- _WHAT IS BEING ASKED_: Report how many lines of the listing below include the word "scene". Give nothing but the number.
···
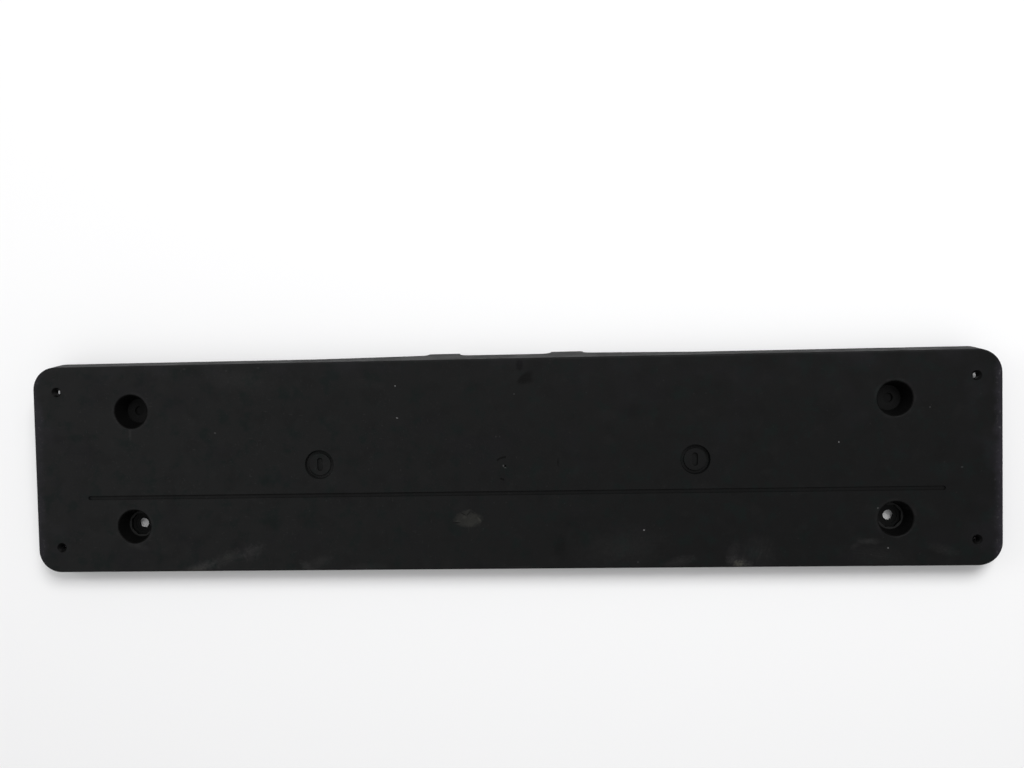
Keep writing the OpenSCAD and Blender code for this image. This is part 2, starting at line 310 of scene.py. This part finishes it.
# soft clouds over all: a greener and a bluer black, then darker and paler blotches
tones = {
    "paleLeft": (0.15, -0.26),
    "clouds": [
        {"over": "greenish", "amount": 0.65,
         "scale": 85, "detail": 5, "roughness": 0.7, "fade": (0.50, 0.66)},
        {"over": "bluish", "amount": 0.3,
         "scale": 34, "detail": 3, "shift": (3, 1, 0), "fade": (0.54, 0.68)},
        {"over": "dark", "amount": 0.16,
         "scale": 85, "detail": 4, "shift": (0, 5, 0), "fade": (0.50, 0.66)},
        {"over": "haze", "amount": 0.02,
         "scale": 95, "detail": 4, "shift": (7, 2, 0), "fade": (0.54, 0.72)},
    ],
}


def addTones(tree, place):
    # paler towards the left
    colour = tint(tree, fade(tree, place["x"], *tones["paleLeft"]), plastic["face"], plastic["paleLeft"])
    for cloud in tones["clouds"]:
        mask = product(tree, clouds(tree, place["xyz"], cloud), cloud["amount"])
        colour = tint(tree, mask, colour, plastic[cloud["over"]])
    return colour


# short fine scratches, upright and level, more of them to the left
scratches = {
    "runs": [(1, 0.22, 1), (0.22, 1, 1)],
    "line": {"scale": 1500, "detail": 1, "fade": (0.66, 0.76)},
    "spread": {"scale": 60, "detail": 2, "fade": (0.40, 0.58)},
    "left": (0.10, -0.15, 0.35, 1.0),
    "amount": 0.13,
}


def addScratches(tree, place, colour):
    few = clouds(tree, place["xyz"], scratches["spread"])
    few = product(tree, few, fade(tree, place["x"], *scratches["left"]))
    for run in scratches["runs"]:
        thin = clouds(tree, place["xyz"], {**scratches["line"], "stretch": run})
        colour = tint(tree, product(tree, thin, few, scratches["amount"]), colour, plastic["haze"])
    return colour


# a violet tint in clouds along the upper edge and near the ends
violetEdge = {
    "look": {"scale": 38, "detail": 3, "shift": (1, 8, 0), "fade": (0.46, 0.64)},
    "upper": (0.046, 0.060),
    "ends": (0.245, 0.272),
    "amount": 0.10,
}


def addVioletEdge(tree, place, colour):
    upper = fade(tree, place["y"], *violetEdge["upper"])
    ends = fade(tree, calc(tree, "ABSOLUTE", place["x"]), *violetEdge["ends"])
    mask = clouds(tree, place["xyz"], violetEdge["look"])
    mask = product(tree, mask, calc(tree, "MAXIMUM", upper, ends), violetEdge["amount"])
    return tint(tree, mask, colour, plastic["violet"])


# a painted highlight along the rounded ends, fainter on the left, with pale flecks in it
band = {
    "end": 275 * mm,
    "wander": {"scale": 120, "detail": 4},
    "wanderBy": 0.030,
    "fade": (0.992, 1.014),
    "left": (-0.2, 0.2, 0.6, 1.0),
    "amount": 0.45,
    "flecks": {"scale": 620, "detail": 3, "fade": (0.56, 0.74)},
    "fleckAmount": 0.14,
}


def addBand(tree, place, colour):
    end = calc(tree, "DIVIDE", calc(tree, "ABSOLUTE", place["x"]), band["end"])
    wander = product(tree, noise(tree, place["xyz"], band["wander"]), band["wanderBy"])
    # mask of the painted highlight on the ends
    paintedLight = fade(tree, calc(tree, "ADD", end, wander), *band["fade"])
    paintedLight = product(tree, paintedLight, fade(tree, place["x"], *band["left"]))
    colour = tint(tree, product(tree, paintedLight, band["amount"]), colour, plastic["violet"])
    flecks = product(tree, clouds(tree, place["xyz"], band["flecks"]), paintedLight, band["fleckAmount"])
    return tint(tree, flecks, colour, plastic["fleckAndGlint"])


# dust: small faint dots
dust = {"scale": 300, "dot": (0.14, 0.06), "share": (0.78, 1.0), "amount": 0.025}


def addDust(tree, place, colour):
    cells = addNode(tree, "ShaderNodeTexVoronoi", {"Scale": dust["scale"], "Randomness": 1.0})
    join(tree, place["xyz"], cells.inputs["Vector"])
    dot = fade(tree, cells.outputs["Distance"], *dust["dot"])
    lot = addNode(tree, "ShaderNodeSeparateColor")
    join(tree, cells.outputs["Color"], lot.inputs[0])
    bright = fade(tree, lot.outputs[0], *dust["share"])
    return tint(tree, product(tree, dot, bright, dust["amount"]), colour, plastic["fleckAndGlint"])


def near(tree, place, at, reach, soft=0.4 * mm):
    # mask of a round place, the same on the left and the right, above and below the middle
    across = calc(tree, "SUBTRACT", calc(tree, "ABSOLUTE", place["x"]), at[0])
    up = calc(tree, "SUBTRACT", calc(tree, "ABSOLUTE", place["y"]), at[1])
    away = calc(tree, "ADD", product(tree, across, across), product(tree, up, up))
    return fade(tree, calc(tree, "SQRT", away), reach, reach - soft)


# painted shade in the recesses, in the plastic's deepest black. In the long groove it lies along the upper
# side, in the shadow of the upper edge
recess = {
    "depth": (-0.04 * mm, -0.2 * mm),
    "floor": (-1.5 * mm, -1.2 * mm),
    "insideX": (0.270, 0.268),
    "insideY": (0.0575, 0.0565),
    "grooveY": -16.5 * mm,
    "grooveHalf": (1.6 * mm, 1.4 * mm),
    "lowerSide": (0.5 * mm, -0.1 * mm, 0.20, 0.65),
    "rightEnd": (0.0, 0.2, 0.25, 0.75),
}
# the discs, and painted light that lifts the shade in the ring round the left disc
disc = {
    "at": (107 * mm, 1.2 * mm),
    "radius": 8.8 * mm,
    "top": 6.3 * mm,
    "depth": (-0.3 * mm, -0.6 * mm),
    "left": (0.1, -0.1, 0.0, 0.25),
}


def addRecesses(tree, place, colour):
    # painted shade in the recesses, kept off the groove's lower side and off the discs
    deep = product(tree, fade(tree, place["z"], *recess["depth"]), fade(tree, place["z"], *recess["floor"]))
    insideX = fade(tree, calc(tree, "ABSOLUTE", place["x"]), *recess["insideX"])
    insideY = fade(tree, calc(tree, "ABSOLUTE", place["y"]), *recess["insideY"])
    offGroove = calc(tree, "SUBTRACT", place["y"], recess["grooveY"])
    groove = fade(tree, calc(tree, "ABSOLUTE", offGroove), *recess["grooveHalf"])
    lower = fade(tree, offGroove, *recess["lowerSide"])
    lower = calc(tree, "MAXIMUM", lower, fade(tree, place["x"], *recess["rightEnd"]))
    shadeKept = outside(tree, product(tree, groove, lower))
    inDisc = near(tree, place, disc["at"], disc["radius"])
    deep = product(tree, deep, insideX, insideY, shadeKept, outside(tree, inDisc))
    colour = tint(tree, deep, colour, plastic["dark"])

    # painted light in the ring round the left disc
    top = near(tree, place, disc["at"], disc["top"])
    ring = product(tree, inDisc, fade(tree, place["z"], *disc["depth"]), outside(tree, top))
    ring = product(tree, ring, fade(tree, place["x"], *disc["left"]))
    return tint(tree, ring, colour, plastic["paintedLight"])


# the cups: painted shade on their walls and floors, a rounded mouth hazed with dust and a painted highlight
# on the ledge in the lower ones
cup = {
    "at": (217 * mm, 33.5 * mm),
    "radius": 9.9 * mm,
    "floor": (-10.4 * mm, -10.2 * mm, 0.8, 1.0),
    "wallTop": (-0.3 * mm, -1.2 * mm),
    "mouth": {"scale": 110, "detail": 3, "fade": (0.40, 0.60)},
    "mouthReach": 12.3 * mm,
    "mouthSoft": 1.6 * mm,
    "mouthAmount": 0.05,
    "ledge": -9 * mm,
    "ledgeHalf": (0.15 * mm, 0.05 * mm),
    "lowerOnes": (0, -0.01),
}


def addCups(tree, place, colour):
    inCup = near(tree, place, cup["at"], cup["radius"])
    # painted shade on the cup walls and floor
    wall = product(tree, inCup, fade(tree, place["z"], *cup["floor"]))
    wall = product(tree, wall, fade(tree, place["z"], *cup["wallTop"]))
    colour = tint(tree, wall, colour, plastic["wall"])
    mouth = near(tree, place, cup["at"], cup["mouthReach"], cup["mouthSoft"])
    mouth = product(tree, mouth, outside(tree, inCup), clouds(tree, place["xyz"], cup["mouth"]))
    colour = tint(tree, product(tree, mouth, cup["mouthAmount"]), colour, plastic["haze"])
    # painted highlight on the ledge of the lower cups
    offLedge = calc(tree, "ABSOLUTE", calc(tree, "SUBTRACT", place["z"], cup["ledge"]))
    ledge = product(tree, inCup, fade(tree, offLedge, *cup["ledgeHalf"]))
    ledge = product(tree, ledge, fade(tree, place["y"], *cup["lowerOnes"]))
    return tint(tree, ledge, colour, plastic["paintedLight"])


def makePlastic():
    made, tree = newMaterial("grainedBlackPlastic")
    place = placeOf(tree, "Object")
    colour = addTones(tree, place)
    for kind in (darkMarks, scuffs, chalkMarks, dropDirtAndHighlights, creaseShade):
        colour = addMarks(tree, place, colour, kind)
    colour = addScratches(tree, place, colour)
    colour = addVioletEdge(tree, place, colour)
    colour = addBand(tree, place, colour)
    colour = addDust(tree, place, colour)
    colour = addMarks(tree, place, colour, flecksAndGlints)
    colour = addRecesses(tree, place, colour)
    colour = addCups(tree, place, colour)

    coarse = product(tree, noise(tree, place["xyz"], plastic["coarseGrain"]), plastic["coarseShare"])
    height = calc(tree, "ADD", noise(tree, place["xyz"], plastic["grain"]), coarse)
    bump = addNode(tree, "ShaderNodeBump", {"Strength": 1.0, "Distance": plastic["grainHeight"]})
    join(tree, height, bump.inputs["Height"])
    shader = addNode(tree, "ShaderNodeBsdfPrincipled", {"Specular IOR Level": plastic["gloss"]})
    join(tree, colour, shader.inputs["Base Color"])
    join(tree, clouds(tree, place["xyz"], plastic["roughness"]), shader.inputs["Roughness"])
    join(tree, bump.outputs["Normal"], shader.inputs["Normal"])
    out = addNode(tree, "ShaderNodeOutputMaterial")
    join(tree, shader.outputs["BSDF"], out.inputs["Surface"])
    return made


blackPlastic = makePlastic()
for slot in holder.material_slots:
    slot.link = "OBJECT"
    slot.material = blackPlastic
print("plastic ready")


# camera

look = {
    "place": (28.511 * mm, 59.875 * mm, 468.875 * mm),
    "turn": (-0.0317, 0.0500, -0.0204),
    "lens": 29.18,
    "sensor": 36,
    "nearest": 10 * mm,
}
bpy.ops.object.camera_add(location=look["place"], rotation=look["turn"])
camera = bpy.context.object
camera.data.lens = look["lens"]
camera.data.sensor_width = look["sensor"]
camera.data.clip_start = look["nearest"]
bpy.context.scene.camera = camera
print("camera ready")


# floor: the holder lies on its two tongues and on the rear edge of its lower rim

floor = {
    "rimDepth": 13 * mm,
    "side": 12,
    "colour": (0.86, 0.86, 0.865),
    "far": (0.10, 0.26, 0.0, 0.6),  # how it fades to white beyond the holder, for the camera alone
}
low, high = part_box("plate_holder")
slope = math.atan2(-floor["rimDepth"] - low.z, high.y - low.y)
bpy.ops.mesh.primitive_plane_add(size=floor["side"])
ground = bpy.context.object
ground.name = "ground"
ground.rotation_euler.x = -slope
ground.location = (0, low.y, -floor["rimDepth"])


def seenWhite(tree, share, plain, white, output):
    # the camera sees white, by a share, and all else meets the plain shader
    mix = addNode(tree, "ShaderNodeMixShader")
    join(tree, share, mix.inputs[0])
    join(tree, plain.outputs[0], mix.inputs[1])
    join(tree, white.outputs[0], mix.inputs[2])
    join(tree, mix.outputs[0], addNode(tree, output).inputs["Surface"])


def makeGround():
    made, tree = newMaterial("paleFloor")
    matt = addNode(tree, "ShaderNodeBsdfDiffuse", {"Color": (*floor["colour"], 1)})
    white = addNode(tree, "ShaderNodeEmission", {"Color": (1, 1, 1, 1), "Strength": 1.0})
    seen = addNode(tree, "ShaderNodeLightPath").outputs["Is Camera Ray"]
    far = fade(tree, placeOf(tree, "Object")["y"], *floor["far"])
    seenWhite(tree, product(tree, seen, far), matt, white, "ShaderNodeOutputMaterial")
    return made


ground.data.materials.append(makeGround())
print("floor ready")


# light: a pale room, a soft lamp high behind the upper edge and a weaker one from the left

lamps = [
    {"name": "keyLamp", "place": (0.35, 0.90, 1.10), "size": 0.7, "power": 15},
    {"name": "leftLamp", "place": (-1.2, 0.3, 0.7), "size": 0.7, "power": 3},
]
for lamp in lamps:
    bpy.ops.object.light_add(type="AREA", location=lamp["place"])
    made = bpy.context.object
    made.name = lamp["name"]
    made.data.size = lamp["size"]
    made.data.energy = lamp["power"]
    aim = -made.location
    made.rotation_euler = aim.to_track_quat("-Z", "Y").to_euler()

# the room is brighter overhead, where the direction's height nears 1
room = {"low": 0.55, "high": 0.95, "sides": 0.34, "overhead": 0.80}
world = bpy.data.worlds.new("paleRoom")
bpy.context.scene.world = world
world.use_nodes = True
world.node_tree.nodes.clear()


def lightRoom(tree):
    light = addNode(tree, "ShaderNodeBackground", {"Color": (1, 1, 1, 1)})
    height = placeOf(tree, "Generated")["z"]
    strength = fade(tree, height, room["low"], room["high"], room["sides"], room["overhead"])
    join(tree, strength, light.inputs["Strength"])
    white = addNode(tree, "ShaderNodeBackground", {"Color": (1, 1, 1, 1), "Strength": 1.0})
    seen = addNode(tree, "ShaderNodeLightPath").outputs["Is Camera Ray"]
    seenWhite(tree, seen, light, white, "ShaderNodeOutputWorld")


lightRoom(world.node_tree)
bpy.context.scene.view_settings.view_transform = "Standard"
print("light ready")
···
- _RESPONSE_: 4